Findings on analysts’ and investors’ dissatisfaction with high tagging-error rates in the filings
In their research, Harris, and Morsfield established that the high tagging-error rates have significantly compromised the accuracy of XBRL filings since the XBRL mandate became operational (Harris & Morsfield, 2012). They argue that this was so because, during XBRL’s initial filing stages, the U.S. GAAP (generally accepted accounting principles) Taxonomy (UGT) was embryonic (Harris & Morsfield, 2012). This is because the XBRL filers were inexperienced in tagging, leading to high tagging error rates. The authors developed that analysts and investors’ dissatisfaction with high tagging-error rates in the filings forced XBRL filers to use unnecessary extensions to reduce the errors (Harris & Morsfield, 2012).
According to Harris and Morsfield’s findings, analysts’ and investors’ dissatisfaction heaped pressure on XBRL filers to find new and proactive strategies to meet analysts’ and investors’ expectations. This led to a new challenge in the application of this mandate. The more extensions were introduced, the more analysts and investors lost their confidence in XBRL’s ability to solve accounting issues.
Excessive use of tagging extensions
Harris and Morsfield realized that the mandate categorized its filings as “furnished” instead of “filed,” hence the XBRL filings were not assessed for filing errors (Harris & Morsfield, 2012). Because the U.S. Securities and Exchange Commission (SEC) failed to announce the end of the furnished condition that gave XBRL filers limited liability for filing high tagging errors, filers continued to add more unnecessary extensions to XBRL (Harris & Morsfield, 2012). The SEC’s department of Risk, Strategy, and Financial Innovation (RSFI) develops a strategy that assists it in using analytical tools to oversee companies’ financial filings. Moreover, the duo found that different techniques and models, such as Accounting Quality Model (AQM), are launched to improve filing accuracy to alleviate the filing penalties associated with the excessive use of extensions (Harris & Morsfield, 2012). Analysts and investors in interviews with Harris and Morsfield registered their complaints about the excessive use of extensions because more extensions yielded inaccurate accounting statements that dragged them into making unjustified financial decisions. Thus, analysts and investors suggested that a new version of US GAAP Taxonomy was essential to reduce the need to create unnecessary extensions and add tags to meet XBRL filers (Harris & Morsfield, 2012). Analysts and investors believed that the quality of tagged financial statements would yield efficient and dependable outcomes.
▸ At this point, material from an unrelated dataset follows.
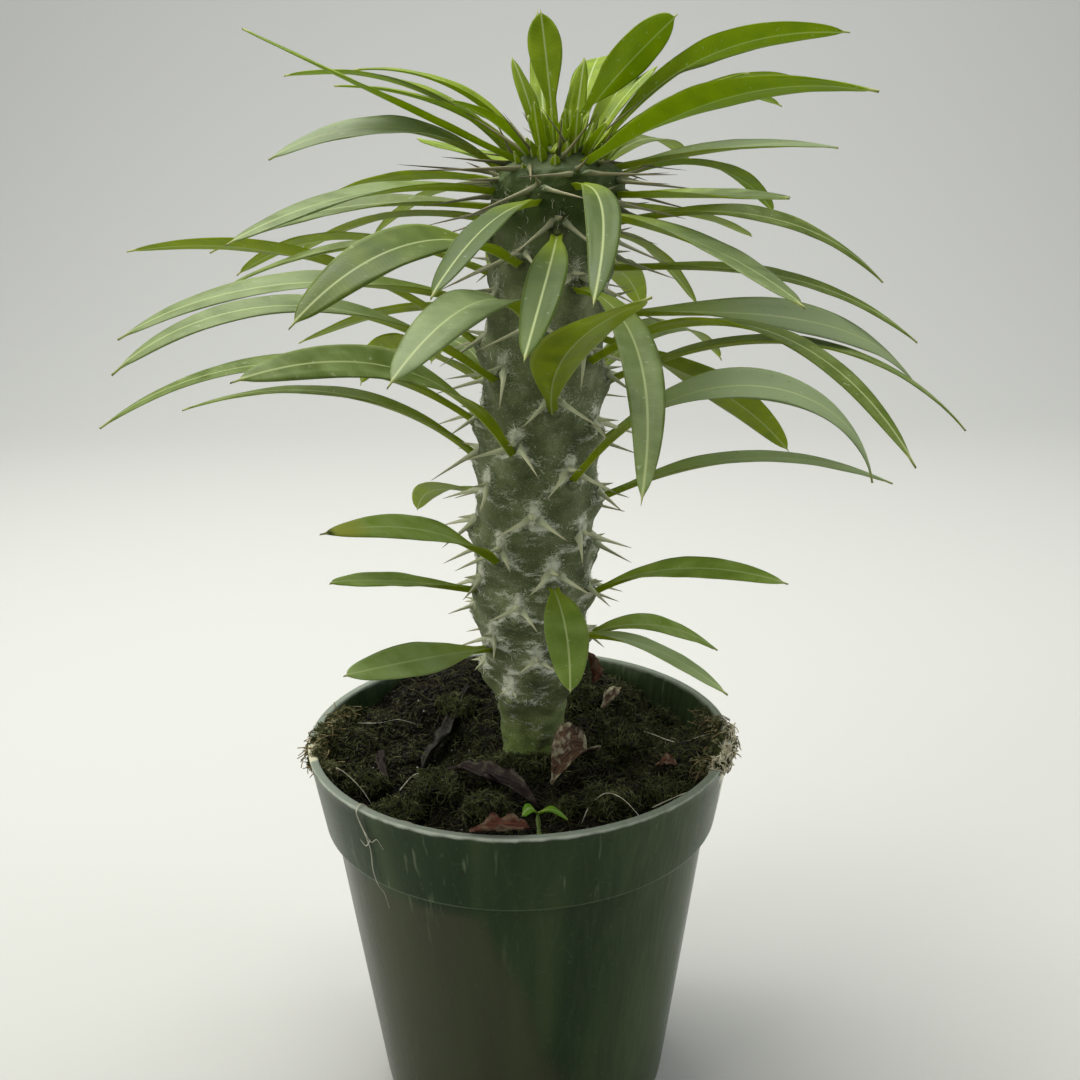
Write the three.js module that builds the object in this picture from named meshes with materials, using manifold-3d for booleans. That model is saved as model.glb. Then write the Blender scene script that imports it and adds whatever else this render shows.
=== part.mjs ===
// A Madagascar palm, Pachypodium lamerei, about two years old, in its nursery pot.
// Millimetres, +Z up. The origin is the middle of the pot's underside.
//
// pot and soil          a tapered plastic pot with a deep rim band, filled with peaty soil
// stem                  a swollen stem with a bump at every leaf base, and two spines on each
// leaf_NN               one strap leaf, named for the bump that it grows from
// crown                 the growing tip, with its spines and youngest leaves
// litter on the soil    dead leaves and a seedling

import * as THREE from 'three';
import { mergeVertices } from 'three/addons/utils/BufferGeometryUtils.js';
import Module from 'manifold-3d';

const wasm = await Module();
wasm.setup();

const { clamp, lerp } = THREE.MathUtils;

// ---------------------------------------------------------------- driving dimensions

const GAP = 0.3; // air left between pieces that touch

const POT_HEIGHT = 105;
const POT_RIM_RADIUS = 57;
const POT_FOOT_RADIUS = 40;
const POT_WALL = 1.6;
const POT_FLOOR = 3;
const POT_SIDES = 36; // flats round the pot, and round the soil that fills it
const BODY_TOP_RADIUS = 54; // what the body's taper would reach at the height of the rim
const BAND_HEIGHT = 21.5;
const BAND_FOOT = POT_HEIGHT - BAND_HEIGHT;
const BAND_STEP = 2.2; // how far the rim band stands out from the body below it
const BAND_EDGE = 0.8; // height of the band's slanted lower edge
const BAND_WALL = 2.3;
const BAND_TURN = 3; // height in which the inside steps out behind the band
const LIP = 0.6; // rounding of the lip's edges
const FOOT_ROUND = 1.5;
const DRAIN_HOLES = 6;
const DRAIN_RADIUS = 4;
const DRAIN_CIRCLE = 29;

const SOIL_LEVEL = 97;

const STEM_FOOT = new THREE.Vector3(3.4, 2, SOIL_LEVEL); // where the stem leaves the soil
const STEM_ROOT = -18; // lower end of the buried foot, below the soil
const STEM_LEAN = 8; // how far the top stands towards +X from the foot
const STEM_TOP = 150; // height at which the growing tip begins
const TIP_HEIGHT = 160;

const GOLDEN_ANGLE = 137.508; // turn from one bump to the next, degrees
const FIRST_BUMP_TURN = -28; // direction of bump 0, degrees from -Y towards +X
const BUMPS = 88;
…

The need for more detailed tagged data, lack of audit assurance of tagged data
Harris and Morsfield revealed that the XBRL mandate had no measures put in place to ensure that XBRL filings are accurate. This meant that tagged data from XBRL filings lack accuracy since they are not audited (Harris & Morsfield, 2012). Thus, the Public Company Accounting Oversight Board (PCAOB) and the SEC must enact filing audit requirements if they must ensure accurate data that satisfy analysts and investors (Harris & Morsfield, 2012). Furthermore, the interviews with financial analysts and investors pointed to companies’ need to engage their auditors to review the accuracy of their filings for tagged data. The Columbia study also realized that XBRL filings users wish for more tagged accounting data, including proxy statements, elements that are missing in tagged data at present, and the Management Discussion and Analysis (MD&A) section (Harris & Morsfield, 2012). Accounting data can be voluminous and challenging to understand by its users. Therefore, accounting tags (simple pieces of accounting data) should be described in one document that analysts and investors can realize (Harris & Morsfield, 2012). Tagging accounting data allows users to organize accounting statistics more conveniently by linking shreds of information in one document. Arguably, this is the reason analysts and investors do not have confidence in XBRL filings, as it does not provide detailed tagged data of financial statements.
The lack of tools to receive the data and then integrate it into companies’ workflow.
The research findings noted that companies lack tools to receive XBRL-tagged data and are unable to incorporate them into their workflow. Based on the research outcomes, most filing corporations find it problematic to prepare XBRL SEC filings because XBRL SEC filings are viewed as additional expenses that cannot be generated from the companies’ enterprise resource planning (ERP) systems (Harris & Morsfield, 2012). Because of this, firms cannot use filing details for accounting analysis since their ERP systems lack data from XBRL at the time a transaction is executed. Companies wishing to embrace XBRL filing must use significant software vendors to build an effective XBRL system (Harris & Morsfield, 2012). This means additional company expenditure on XBRL filing, making it more expensive and unpopular among analysts and investors.
Conclusion
In summary, the Columbia study by Harris and Morsfield on XBRL reveals many setbacks of the XBRL filing technique. Notwithstanding, analysts and investors heavily depend on financial statements to make well-informed economic decisions to promote the global economic growth. Thus, accounting figures should be accurate at all costs to ensure that we do not end up with deadly economic decisions that can lead to world economic crises like the ones witnessed in the past decades. Also, instead of majoring on the downfalls of the XBRL filing system, we should view the accounting model as a tool that assists us in leveraging electronic information for our entities rather than seeing it as a burden. Harris and Morsfield recommend that we should initiate more XBRL policy requirements to promote XBRL filing efficiency. Additionally, there encourage finance and accounting professionals to seek more XBRL filing knowledge to improve their experience and skills in handling XBRL filing to improve its effectives. If we achieve these recommendations, this accounting tool will be more helpful to analysts and investors. There and then, it will receive more praise than criticisms. XBRL Filing tool is critical in accounting arena and we must do everything to ensure it succeeds, no matter the challenges it faces today.
Reference
Harris, T. S., & Morsfield, S. G. (2012). An evaluation of the current state and future of XBRL and interactive data for investors and analysts.